De Groninger blaarkop is zo’n zeldzaam Nederlands ras; een dier met een witte kop, op twee grote vlekken rondom de ogen na. ‘Boeren met een extensiever bedrijf zijn geïnteresseerd in dit ras, omdat het robuuste dieren zijn die zowel voor melk als vlees gehouden kunnen worden.’
Het zaad uit de genenbanken is niet alleen een grondstof, benadrukt veredelingsexpert Peter Bourke. ‘Mijn vorige positie bij een stichting die erfgoedrassen conserveerde, plaatst het werk van het CGN binnen een breder perspectief.’ De factoren die biodiversiteit in het algemeen bedreigen, zetten ook druk op landbouwgewassen en wilde soorten. Hitte en droogte, de uitbreiding van landbouwgronden en de verarming van de bodem kunnen ervoor zorgen dat eeuwenoude rassen verdwijnen. ‘Genetische erosie noemen wij dat.
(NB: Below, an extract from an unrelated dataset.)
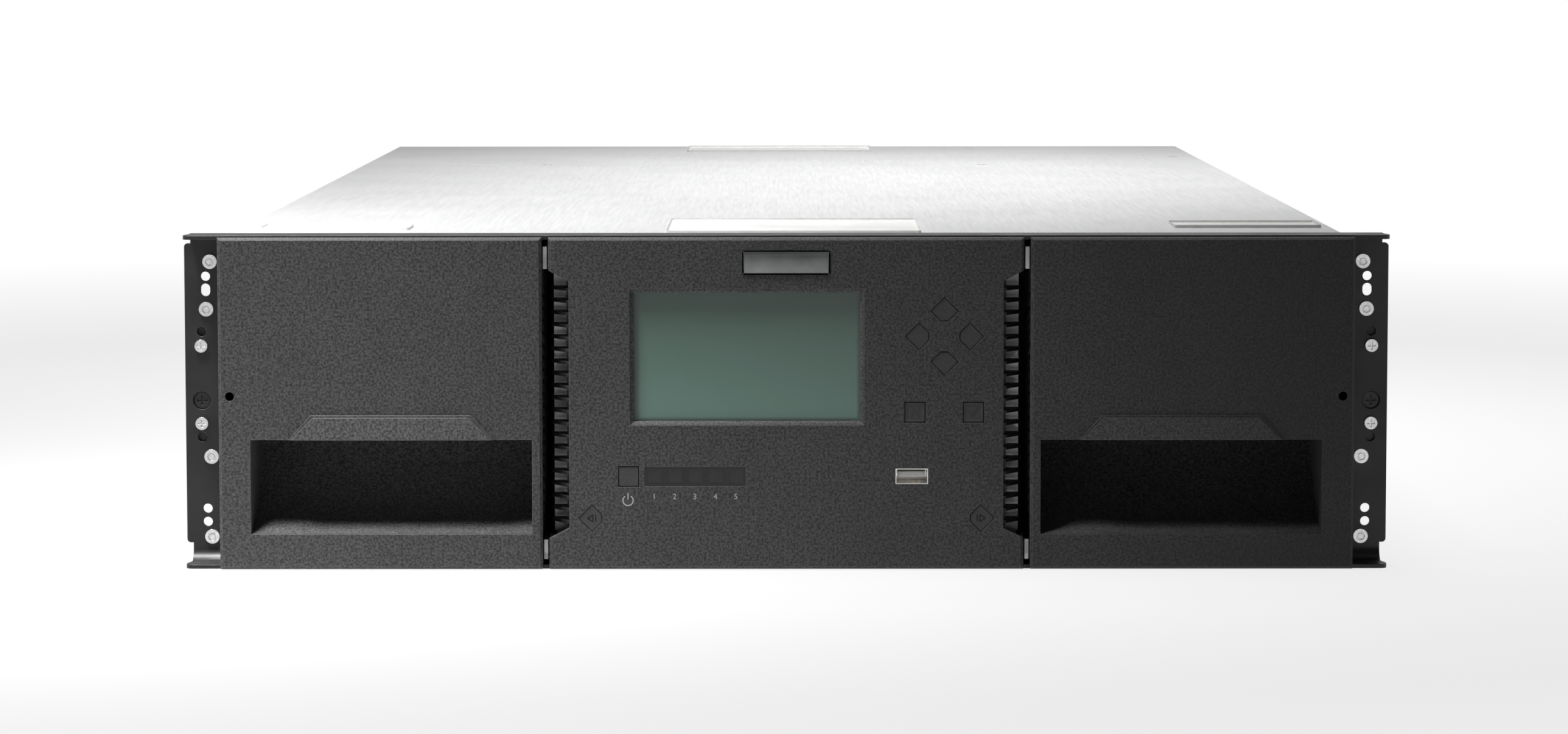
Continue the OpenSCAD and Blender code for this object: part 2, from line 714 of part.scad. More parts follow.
// Cooling louvres that stand in the cut-out beside the panel.
module louvre() at_front() color("#1c1c1d") {
    x0 = panel_x - vent_cut;
    fin_t = 1.2;
    front_prism(8, 19) pane(x0, x0 + 1.2, vent_low, vent_high);
    for (i = [0:louvres - 1]) translate([0, 0, vent_low + 1.4 + i * louvre_pitch]) linear_extrude(fin_t)
        polygon([[x0, 4.5], [x0 + 1.2, 4.5], [panel_x - 0.6, 14], [panel_x - 0.6, 19], [x0, 19]]);
}

module left_louvre() on_side(-1) louvre();
module right_louvre() on_side(1) louvre();

// ---------- magazines, drawn for the right-hand side ----------

// Centre of the arc that the pocket's back follows, through three points: the lower
// front edge, a point on the scoop and the upper back edge.
function arc_centre(p, q) =
    let (a = p * p / 2, b = q * q / 2, d = p[0] * q[1] - p[1] * q[0])
    [(a * q[1] - b * p[1]) / d, (b * p[0] - a * q[0]) / d];
scoop_mid = [0.46 * pocket_d, 0.25 * pocket_h];
scoop_c = arc_centre(scoop_mid, [pocket_d, pocket_h]);
scoop_r = norm(scoop_c);

// The finger pocket's space, grown on every side by a wall.
module pocket(wall) intersection() {
    bar_x(scoop_r + wall, pocket_x0 - wall, pocket_x1 + wall, scoop_c + [0, pocket_z], $fn = 240);
    slab([pocket_x0 - wall, -1, pocket_z - wall], [pocket_x1 + wall, pocket_d + wall, pocket_top + wall]);
}

// Grip pad above the pocket: a trapezoid in two tiers.
module pad_outline(inset) {
    lean = 8.7;
    x0 = bezel_in + 19.3 + inset;
    x1 = bezel_in + 99.8 - inset;
    polygon([[x0, pocket_top], [x0 + lean, pocket_top + 9.7 - inset],
        [x1 - lean, pocket_top + 9.7 - inset], [x1, pocket_top]]);
}

module magazine_bezel() at_front() color("#3a3a3b") difference() {
    union() {
        difference() {
            chamfered_plate(bezel_in, bezel_out, bezel_low, bezel_high, rim_t, chamfer);
            slab([bezel_in + skin_t, bezel_t, skin_low + skin_t],
                [bezel_out - skin_t, rim_t + 1, skin_high - skin_t]);
        }
        front_prism(rim_t - tiny, body_back) difference() {
            pane(bezel_in, bezel_out, skin_low, skin_high);
            pane(bezel_in + skin_t, bezel_out - skin_t, skin_low + skin_t, skin_high - skin_t);
        }
        slab([bezel_in, body_back - tiny, aperture_low + 1],
            [bezel_in + skin_t, inner_back, aperture_high - 1]);
        intersection() {
            pocket(pocket_wall);
            slab([bezel_in, bezel_t - 1, skin_low], [bezel_out, pocket_d + 5, skin_high]);
        }
        front_prism(-pad_proud / 2, tiny) pad_outline(0);
        front_prism(-pad_proud, 0) pad_outline(pad_edge);
    }
    pocket(0);
    bar_y(release_r, -1, bezel_t + 1, [release_x, release_z]);
    // cooling slots in the wall that faces the operator panel
    for (i = [0:louvres - 2]) slab([bezel_in - 1, 7, vent_low + 3 + i * louvre_pitch],
        [bezel_in + skin_t + 1, inner_back - 2.5, vent_low + 5.1 + i * louvre_pitch]);
}

module magazine_tray() at_front() color("#2e2f31") {
    difference() {
        union() {
            slab([tray_in, tray_y, tray_z0], [tray_out, tray_y + tray_len, tray_z1]);
            // runner foot along the outer edge
            slab([tray_out - tiny, tray_y, tray_z0], [foot_out, tray_y + tray_len, tray_z0 + 3]);
            slab([foot_out - 2, tray_y, tray_z0], [foot_out, tray_y + tray_len, tray_z0 + 9]);
        }
        for (c = [0:columns - 1], r = [0:rows - 1]) {
            slab([tray_in - 1, cell_y(c), cell_z(r)],
                [tray_in + cell_deep, cell_y(c) + cartridge_w + 2 * cell_gap, cell_z(r) + cell_h]);
            slab([tray_in + cell_deep - 1, cell_y(c) + 18, cell_z(r) + 4],
                [tray_out + 1, cell_y(c) + cartridge_w - 15, cell_z(r) + cell_h - 4]);
        }
    }
    // cheeks and a cross plate that carry the bezel
    slab([tray_in, tray_y - 3, tray_z0], [tray_out, tray_y + tiny, tray_z1]);
    for (z = [skin_low + skin_t, skin_high - skin_t - 10])
        slab([bezel_in + skin_t, body_back - 10, max(z, tray_z0)],
            [bezel_in + skin_t + 2.5, tray_y - 3 + tiny, max(z, tray_z0) + min(10, tray_z1 - z)]);
    slab([aperture_x - 8, body_back - 10, skin_high - skin_t - 40],
        [aperture_x - 5, tray_y - 3 + tiny, tray_z1 - 4]);
    slab([tray_out - 5, tray_y - 3, skin_high - skin_t - 40], [aperture_x - 5, tray_y, tray_z1 - 4]);
    slab([aperture_x - 8, body_back - 10, skin_high - skin_t - 40],
        [bezel_out - skin_t, body_back - 2, skin_high - skin_t - 20]);
}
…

Er zijn al variëteiten verloren gegaan, en het zullen er waarschijnlijk meer worden.’
Terwijl die variëteit aan rassen juist zo belangrijk is. ‘Op dit moment zijn grote delen van onze voedselvoorziening gevoelig voor dezelfde plagen. Neem de appelschurft. Die misvormt appels, maakt ze minder lang houdbaar, en zorgt voor zwarte plekjes. Supermarkten accepteren deze vruchten meestal niet. In reactie nemen boeren hun toevlucht tot fungicide.’ Bourke legt uit dat de oplossing niet alleen ligt bij het kweken van resistente appels, maar ook bij het vergroten van de diversiteit aan fruit die we verbouwen. ‘Zodat we niet langer op een paar soorten en rassen vertrouwen.’
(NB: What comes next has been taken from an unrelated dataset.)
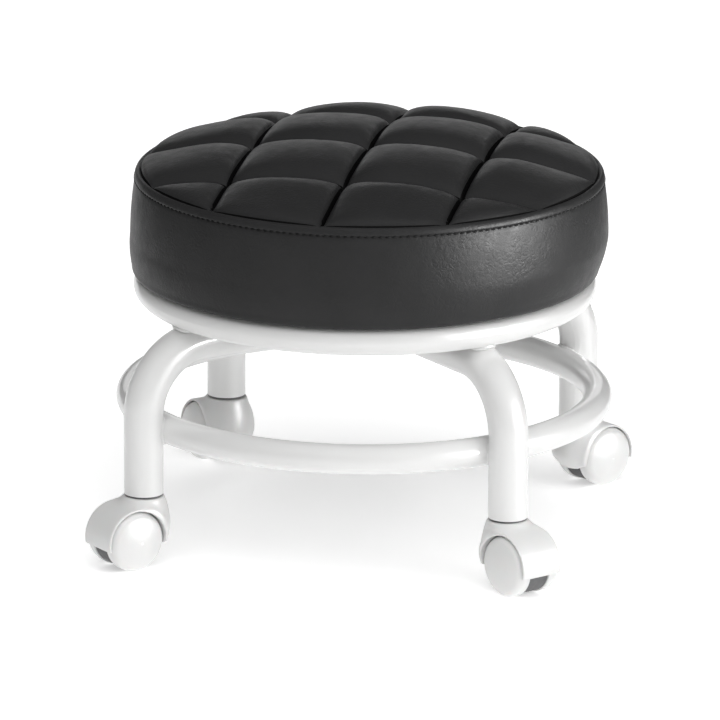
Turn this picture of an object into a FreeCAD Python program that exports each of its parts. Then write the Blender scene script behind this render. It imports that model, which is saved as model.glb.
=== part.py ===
"""Rolling stylist stool: a round quilted cushion on a welded tube frame with four hooded twin-wheel casters.

Units are millimetres, +Z is up, and the origin is on the seat's axis at floor level. The front is -Y,
and the four legs stand on the diagonals. Each sub-part is written to its own STEP file.
"""
import FreeCAD, Part
import math
import os

os.makedirs("parts", exist_ok=True)

V = FreeCAD.Vector
UP = V(0, 0, 1)

# Welded tube frame
LEG_OD = 25.4
RING_OD = 19.05
TUBE_WALL = 1.2
LEG_CIRCLE_R = 167.7
LEG_END_Z = 47.0
LEG_BEND_R = 44.0
CROSS_Z = 142.0
FOOT_RING_R = 151.0
FOOT_RING_Z = 87.3
SEAT_RING_R = 139.7
SEAT_RING_Z = 162.0

# Lugs that the seat board is bolted to, welded inside the seat ring between the legs
LUG_THICK = 3.0
LUG_WIDTH = 28.0
LUG_INNER_R = 104.0
LUG_OUTER_R = 135.5
LUGS = (("right", 0), ("back", 90), ("left", 180), ("front", 270))
LUG_CORNER_R = 8.0
BOLT_CIRCLE_R = 118.0
BOLT_R = 3.0
BOLT_HOLE_R = 3.4
BOLT_HEAD_R = 5.0
BOLT_HEAD_H = 4.0
BOLT_LENGTH = 20.0
WASHER_R = 6.2
WASHER_H = 1.2

# Cushion: dust cover, wrapped skin, plywood board, foam
SKIN = 1.0
DUST_COVER_H = 0.5
DUST_COVER_R = 136.0
BOARD_R = 144.5
BOARD_H = 12.0
WRAP_INNER_R = 122.0
CUSHION_BOTTOM_R = 146.0
CUSHION_CORNER_W = 3.6
CUSHION_CORNER_H = 4.6
CUSHION_LOWER_R = 152.9
CUSHION_LOWER_Z = 186.0
CUSHION_MID_R = 154.1
CUSHION_MID_Z = 198.0
CUSHION_UPPER_R = 153.1
CUSHION_UPPER_Z = 214.0
CUSHION_EDGE_R = 149.9
CUSHION_EDGE_Z = 235.5
CUSHION_ROLL_W = 3.6
CUSHION_ROLL_H = 4.2
CUSHION_TOP_Z = 260.0
CROWN_OUTER_DROP = 8.4
CROWN_INNER_DROP = 1.6
T_NUT_FLANGE_R = 9.5
T_NUT_FLANGE_H = 1.5
T_NUT_BARREL_R = 3.9
T_NUT_BARREL_H = 9.0
STAPLE_COUNT = 20
STAPLE_CIRCLE_R = 127.5
STAPLE_CROWN = 10.0
STAPLE_WIRE = 0.6
STAPLE_WIDTH = 1.2
STAPLE_LEG = 8.0

# Caster: a grip-ring stem, a hood with a stem boss, a grey core, an axle and two domed wheels
WHEEL_R = 19.6
TRAIL = 14.0
CORE_HALF = 7.0
CORE_R = 18.8
WHEEL_INNER_W = 7.5
WHEEL_OUTER_W = 20.2
WHEEL_DOME_R = 15.6
WHEEL_DOME_RISE = 3.0
WHEEL_RECESS_R = 16.0
WHEEL_HUB_R = 6.0
WHEEL_RECESS_DEPTH = 5.5
WHEEL_EDGE = 0.5
HOOD_INNER_R = 20.1
HOOD_WALL = 1.4
HOOD_HALF = 15.6
HOOD_LIP_OUTER_Z = 15.5
HOOD_LIP_STEM_Z = 17.5
BOSS_TOP_R = 13.2
BOSS_TOP_Z = 45.6
BOSS_MID_R = 17.1
BOSS_MID_Z = 26.5
BOSS_BOTTOM_R = 9.0
BOSS_BOTTOM_Z = 13.0
AXLE_R = 3.0
AXLE_HALF = 14.0
AXLE_END_GAP = 0.5
RUNNING_CLEARANCE = 0.05
STEM_HOLE_CLEARANCE = 0.3
STEM_LOWER_R = 4.0
STEM_LOWER_Z = 24.0
STEM_UPPER_R = 5.5
STEM_SHOULDER_GAP = 0.4
STEM_TOP_Z = 81.0
SOCKET_COLUMN_R = 7.5
SOCKET_COLUMN_TOP_Z = 42.0
SOCKET_FLANGE_R = 12.4
SOCKET_FLANGE_H = 1.0
SOCKET_TOP_Z = 83.0
SOCKET_CAP = 1.5
GRIP_RING_R = 5.9
GRIP_RING_INNER_R = 4.7
GRIP_RING_H = 5.0
GRIP_RING_Z = 69.0
GRIP_RING_SLOT = 1.5
GRIP_GROOVE_GAP = 0.5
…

Agrobiodiversiteit betekent niet alleen een diversificatie van gewassen, maar ook van landbouwpraktijken. ‘Soortendiversiteit brengt dat eigenlijk al met zich mee. Verschillende soorten vragen om verschillende praktijken,’ legt Bourke uit. ‘Van intensieve landbouw schakelen boeren over op biodiversiteitspositieve vormen die niet alleen ruimte maken voor de omgeving, maar ook zelf, intern, meer divers zijn.’ Hij en zijn collega’s denken dan bijvoorbeeld aan stroken- en mengteelt, waarbij meerdere gewassen naast elkaar worden verbouwd, en ook aan meer gemengde bedrijven, waarbij akkerbouw en veeteelt elkaar aanvullen.
‘We moeten op zoek naar nieuwe manieren om de weerstand van onze landbouwsystemen te bevorderen,’ stelt hoofd CGN Hiemstra. ‘Interne weerstand, waarbij de biodiversiteit van het systeem zelf benut wordt. We moeten op zoek naar een grotere variatie aan soorten en rassen die geschikt is voor onze systemen.’ De enorme collectie genetische bronnen van het CGN zal een centrale rol spelen bij die zoektocht. Zoals een van de onderzoekers het stelt: ‘We moeten onze opties openhouden. En die opties zitten in onze genenbank.’
De wetenschappers zien ook obstakels op de weg naar een grotere agrobiodiversiteit. Van Hintum noemt als eerste de economische factoren. ‘Enerzijds zijn er een paar grote bedrijven die het aanbod bepalen. Anderzijds zullen consumenten een omslag moeten maken. Is er een verlangen naar meer variatie? Willen consumenten er ook voor betalen? Kunnen we omgaan met een aanbod dat regelmatig wisselt en veel minder homogeen zal zijn dan nu?’ Van Hintum ziet markten wel veranderen, maar benadrukt wel dat het vaak nog om nichemarkten gaat. ‘Denk aan bier van lokale gerst, en de cultuur rondom brood.’
‘Als we biodiversiteitspositieve vormen van landbouw kunnen opschalen, zijn we goed op weg naar een meer biodiverse agricultuur,’ stelt Bourke. ‘Daarvoor is het nodig dat bestaande bedrijven omschakelen, en een nieuwe generatie boeren op een andere manier landbouw gaat bedrijven. Dat laatste zien we al gebeuren—en dat is inspirerend om te zien. Als wetenschappers kunnen we deze transitie ondersteunen door te onderzoeken welke soorten en variëteiten deze nieuwe systemen nodig hebben.’